Pitfall: If you unknowingly lump drastically different anomaly types into a single problem, a single boundary might not suffice. You could end up with high false negatives for those subtypes of anomalies that lie in different regions of the feature space.
Does One-Class SVM remain effective if the training data is heavily contaminated with outliers?
When the training set contains a non-trivial portion of outliers, One-Class SVM may shrink or twist its boundary to include these outliers, effectively mislabeling them as normal. If your data has excessive contamination, the final model might be unreliable.
To cope with this, a robust strategy involves:
Preprocessing or filtering the training data to remove obvious anomalies before training.
Using domain insights to mark suspicious data. Even partial labels on outliers can help you remove contaminated examples or to tune nu.
Lowering nu so the boundary tries to exclude more points; however, setting nu too low might exclude genuine normal points.
Pitfall: Striking a balance is difficult without ground-truth outlier labels. Overly strict filtering can eliminate legitimate edge cases of normal data. Insufficient filtering can let anomalies pollute your training distribution. Iterative processes (train → detect outliers → remove outliers → retrain) can help, but you must carefully validate each iteration to avoid discarding normal data.
In what scenarios might other methods (e.g., Isolation Forest, Local Outlier Factor) be preferred over One-Class SVM?
Isolation Forest works by randomly partitioning the feature space and tends to isolate outliers quickly if they are easier to separate from normal points. This can be more intuitive and computationally efficient in very high dimensions or very large datasets, as One-Class SVM can be expensive with large m.
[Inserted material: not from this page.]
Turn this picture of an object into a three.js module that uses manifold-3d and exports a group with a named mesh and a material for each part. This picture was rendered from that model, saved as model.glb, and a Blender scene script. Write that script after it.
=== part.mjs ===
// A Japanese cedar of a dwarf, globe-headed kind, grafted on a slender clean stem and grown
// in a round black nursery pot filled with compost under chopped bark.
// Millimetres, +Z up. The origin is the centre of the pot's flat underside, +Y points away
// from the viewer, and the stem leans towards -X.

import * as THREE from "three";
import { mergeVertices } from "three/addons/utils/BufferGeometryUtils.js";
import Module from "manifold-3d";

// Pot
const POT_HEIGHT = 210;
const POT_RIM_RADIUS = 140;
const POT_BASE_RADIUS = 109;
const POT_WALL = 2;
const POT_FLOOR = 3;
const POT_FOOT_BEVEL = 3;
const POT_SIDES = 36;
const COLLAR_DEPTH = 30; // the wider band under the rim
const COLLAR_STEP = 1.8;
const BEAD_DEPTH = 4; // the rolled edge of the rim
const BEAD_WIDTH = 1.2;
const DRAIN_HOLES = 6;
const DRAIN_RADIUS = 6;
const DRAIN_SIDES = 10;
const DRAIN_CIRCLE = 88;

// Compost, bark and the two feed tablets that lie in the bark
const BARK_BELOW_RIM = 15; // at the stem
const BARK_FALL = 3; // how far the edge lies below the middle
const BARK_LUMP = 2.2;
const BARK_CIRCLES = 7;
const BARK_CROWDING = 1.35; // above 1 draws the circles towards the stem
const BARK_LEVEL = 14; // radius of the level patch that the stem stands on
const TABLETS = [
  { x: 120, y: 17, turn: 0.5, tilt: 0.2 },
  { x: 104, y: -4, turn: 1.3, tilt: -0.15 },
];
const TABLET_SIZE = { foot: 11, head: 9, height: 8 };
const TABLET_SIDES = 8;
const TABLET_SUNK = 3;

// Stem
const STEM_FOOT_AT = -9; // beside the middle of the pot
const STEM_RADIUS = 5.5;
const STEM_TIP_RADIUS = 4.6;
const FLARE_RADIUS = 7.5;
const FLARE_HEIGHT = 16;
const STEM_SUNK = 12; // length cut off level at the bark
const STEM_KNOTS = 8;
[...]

Local Outlier Factor (LOF) uses a density-based approach, comparing local densities around a point to identify anomalies.
You might choose Isolation Forest or LOF if:
Your dataset is huge or extremely high-dimensional, making kernel SVM training impractical.
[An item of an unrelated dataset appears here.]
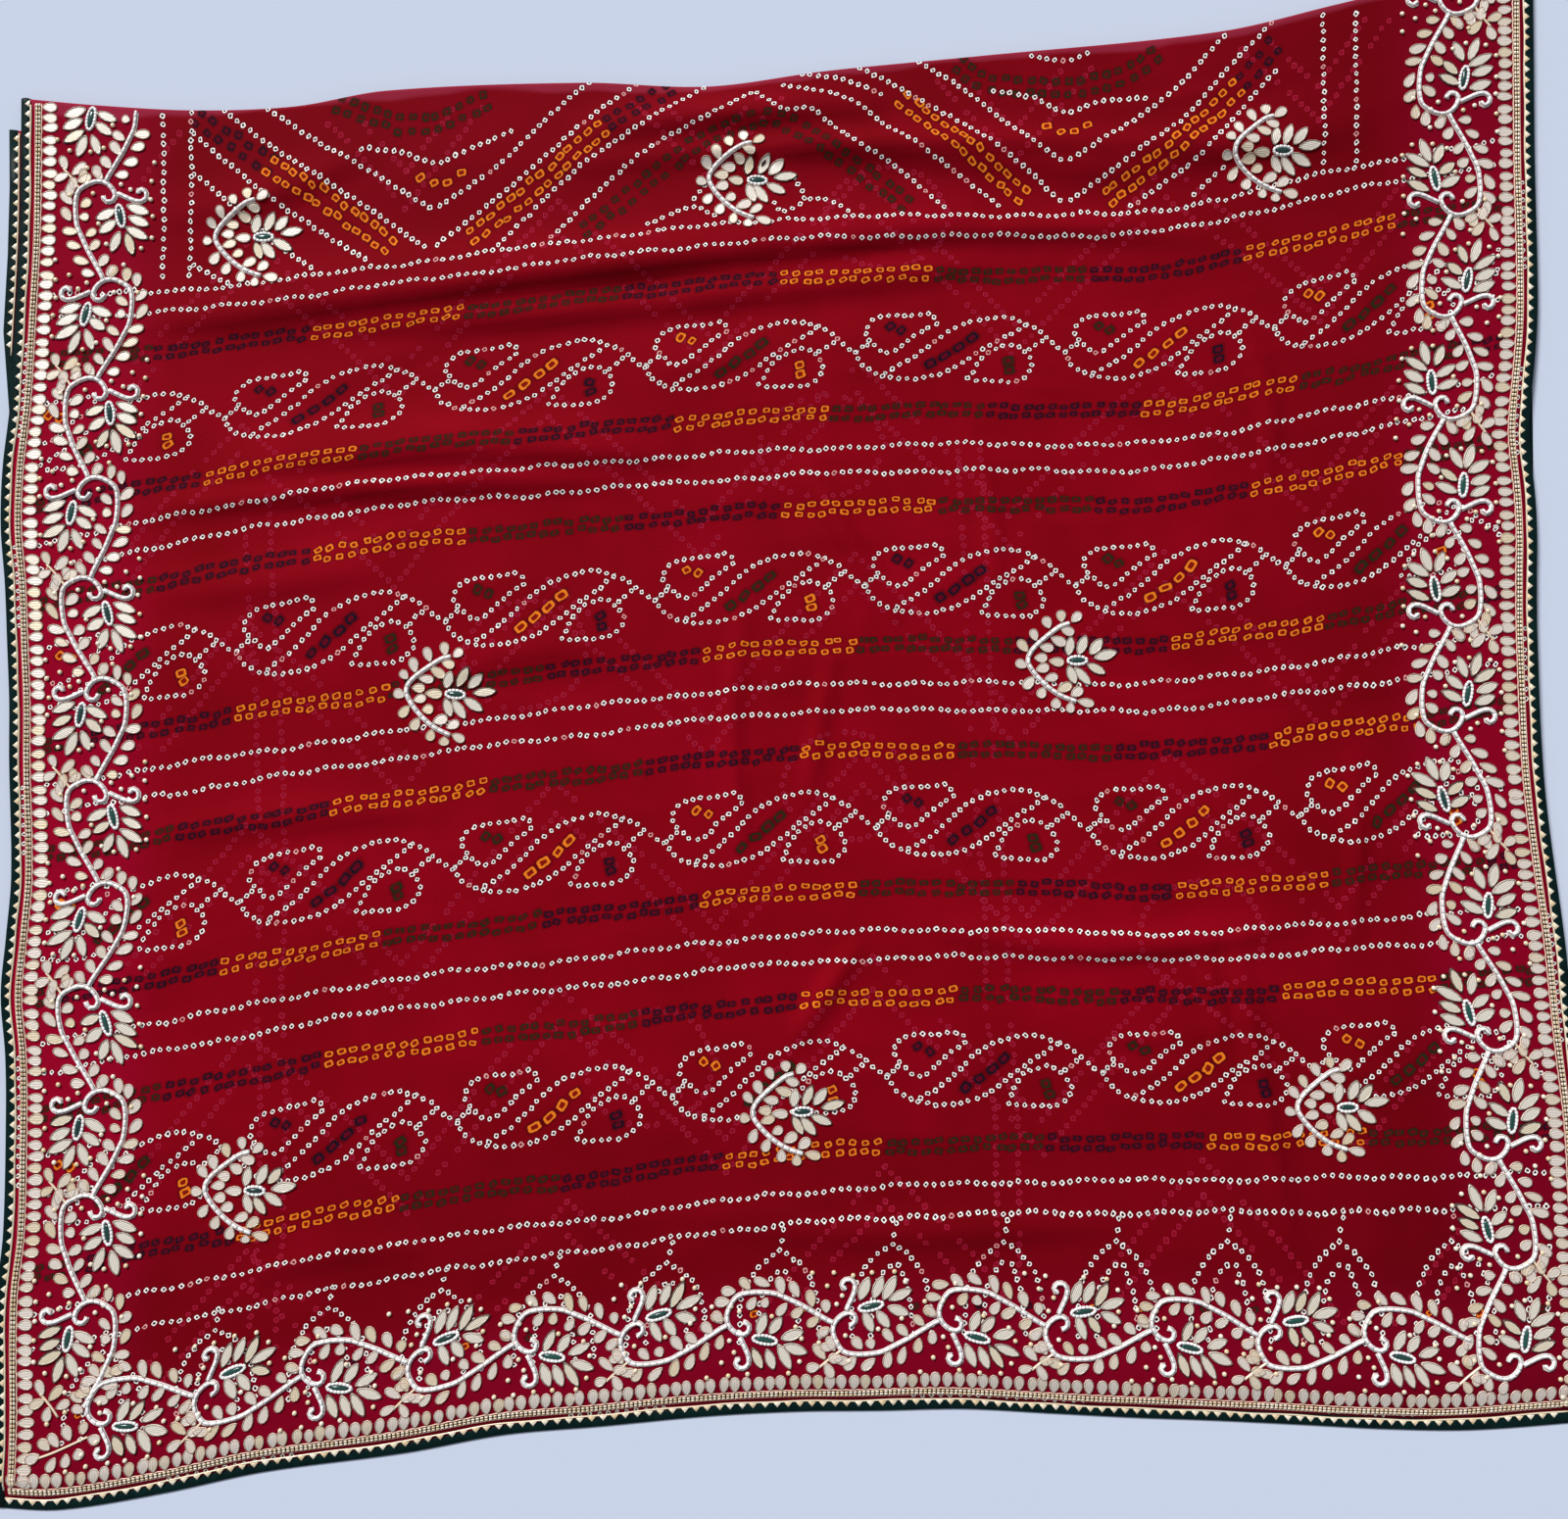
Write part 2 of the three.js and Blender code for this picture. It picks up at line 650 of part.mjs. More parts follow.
addPiece('folded_cloth', clothGeometry, crimson);
addPiece('piping_left', leftPipingGeometry, darkGreen);
addPiece('piping_right', rightPipingGeometry, darkGreen);
addPiece('piping_hem', hemPipingGeometry, darkGreen);
addPiece('gold_lace', laceGeometry, goldThread);
addPiece('bead_line', beadLineGeometry, goldBead);
for (const side of vineSides) addPiece(side.name, sewnOn(vineOutline(side)), paleGold);
for (const sprig of sprigs) addPiece(sprig.name, sewnOn(sprigOutline(sprig)), paleGold);

// The origin is the middle of the footprint, on the floor.
const box = new THREE.Box3().setFromObject(cloth);
const middle = box.getCenter(new THREE.Vector3());
cloth.position.set(-middle.x, -middle.y, -box.min.z);

export default cloth;
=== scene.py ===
import math

import bpy
import numpy as np
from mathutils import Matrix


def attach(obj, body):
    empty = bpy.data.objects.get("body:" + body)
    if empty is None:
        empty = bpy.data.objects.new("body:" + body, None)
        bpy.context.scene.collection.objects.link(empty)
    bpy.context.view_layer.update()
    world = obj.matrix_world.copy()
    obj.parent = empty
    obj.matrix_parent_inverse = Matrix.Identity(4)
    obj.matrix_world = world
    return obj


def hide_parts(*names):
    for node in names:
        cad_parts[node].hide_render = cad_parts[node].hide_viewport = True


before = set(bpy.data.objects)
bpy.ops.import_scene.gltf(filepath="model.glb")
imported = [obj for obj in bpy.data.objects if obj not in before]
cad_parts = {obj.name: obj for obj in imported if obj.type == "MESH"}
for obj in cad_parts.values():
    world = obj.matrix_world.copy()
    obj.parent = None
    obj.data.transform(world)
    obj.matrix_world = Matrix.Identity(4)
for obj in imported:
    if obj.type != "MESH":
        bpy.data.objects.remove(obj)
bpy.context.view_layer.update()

rng = np.random.default_rng(11)

# Camera first: above the cloth, leaning a little towards the top fold.
cameraPlan = {"place": (0.0068, -0.1004, 1.136), "lean": 3.4, "lens": 36.0, "sensor": 36.0}
cameraData = bpy.data.cameras.new("photo_view")
cameraData.lens = cameraPlan["lens"]
cameraData.sensor_width = cameraPlan["sensor"]
cameraData.sensor_fit = "HORIZONTAL"
cameraData.clip_start = 0.05
photoCamera = bpy.data.objects.new("photo_view", cameraData)
photoCamera.location = cameraPlan["place"]
photoCamera.rotation_euler = (math.radians(cameraPlan["lean"]), 0.0, 0.0)
bpy.context.scene.collection.objects.link(photoCamera)
bpy.context.scene.camera = photoCamera
print("camera set")

# The lie of the cloth. Millimetres on the floor, X across, Y from the hem to the top fold.
shift = np.array([6.84, -33.29, 0.0])  # from these tables to the middle of the cloth's box
cloth = {
    "width": 1120.0,
    "thickness": 0.7,
    "frontHeight": 5.9,
    "middleHeight": 3.3,
    "bottomHeight": 0.4,
    "hemHeight": 0.45,
    "inset": 6.0,  # of the sheet under the piping
    "hemSlope": (4, 26),  # rows where the front rises from the hem
    "lastRow": 1000.0,
    "foldSetback": 32.0,
    "bottomShort": 22.0,
    "foldBulge": 1.4,
    "foldGap": 0.5,
    "middleShare": 0.35,  # how far the middle layer follows the creases above it
    "leftTop": 491.0,
    "rightFoot": -466.0,
    "foldClear": 3.5,
    "slip": {"middle": 0.8, "middleFrom": 70, "bottom": 1.0},
    "peek": {"top": 466.0, "out": 11.0, "length": 166.0, "rows": (770, 860)},
    "columns": 186,
    "rowStep": 5.8,
}
leftEdge = [
    (-525, -556), (-461, -555.5), (-419, -557.2), (-378, -557.3), (-336, -553.7), (-253, -554.2), (-211, -556),
    (-169, -560.4), (-127, -557.8), (-84, -555.4), (0, -559.3), (43, -560.4), (85, -563.2), (128, -566.2),
    (171, -570.5), (213, -570.2), (256, -566.5), (300, -565), (394, -562.8), (491, -564.6),
]  # height, across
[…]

You want a faster, more scalable method that can handle complex distributions without heavy tuning of kernel hyperparameters.
You need local density considerations (e.g., anomalies that stand out in a small neighborhood but not globally).
Pitfall: One-Class SVM might still outperform these methods in scenarios where the data manifold is reasonably well-defined and the kernel parameters can be properly tuned. Conversely, if your data has very complicated clusters or extreme dimensionalities, One-Class SVM might struggle or become too slow.
How do we handle training and inference time requirements for real-time outlier detection?
One-Class SVM training time can scale at least quadratically with dataset size when you use kernel-based approaches. This can be problematic in real-time applications. Inference time also might be non-trivial, as evaluating the decision function involves computations with support vectors. If the support vector set is large, each inference can be costly.
Possible mitigation strategies:
Use approximate or linear SVM approaches if your feature space is not excessively non-linear. A linear One-Class SVM is much faster to train and predict but may be less flexible.
Perform a dimensionality reduction step (e.g., PCA, autoencoder) to reduce the cost of kernel evaluations.
Use a small subset of representative data points through techniques like core-set selection, which can limit the number of support vectors.
Edge case: Real-time fraud detection in financial transactions often has constraints of milliseconds for decisions. In such scenarios, even the standard One-Class SVM might be too slow, prompting a shift toward simpler or more scalable outlier detectors. The trade-off between model complexity and inference speed becomes critical.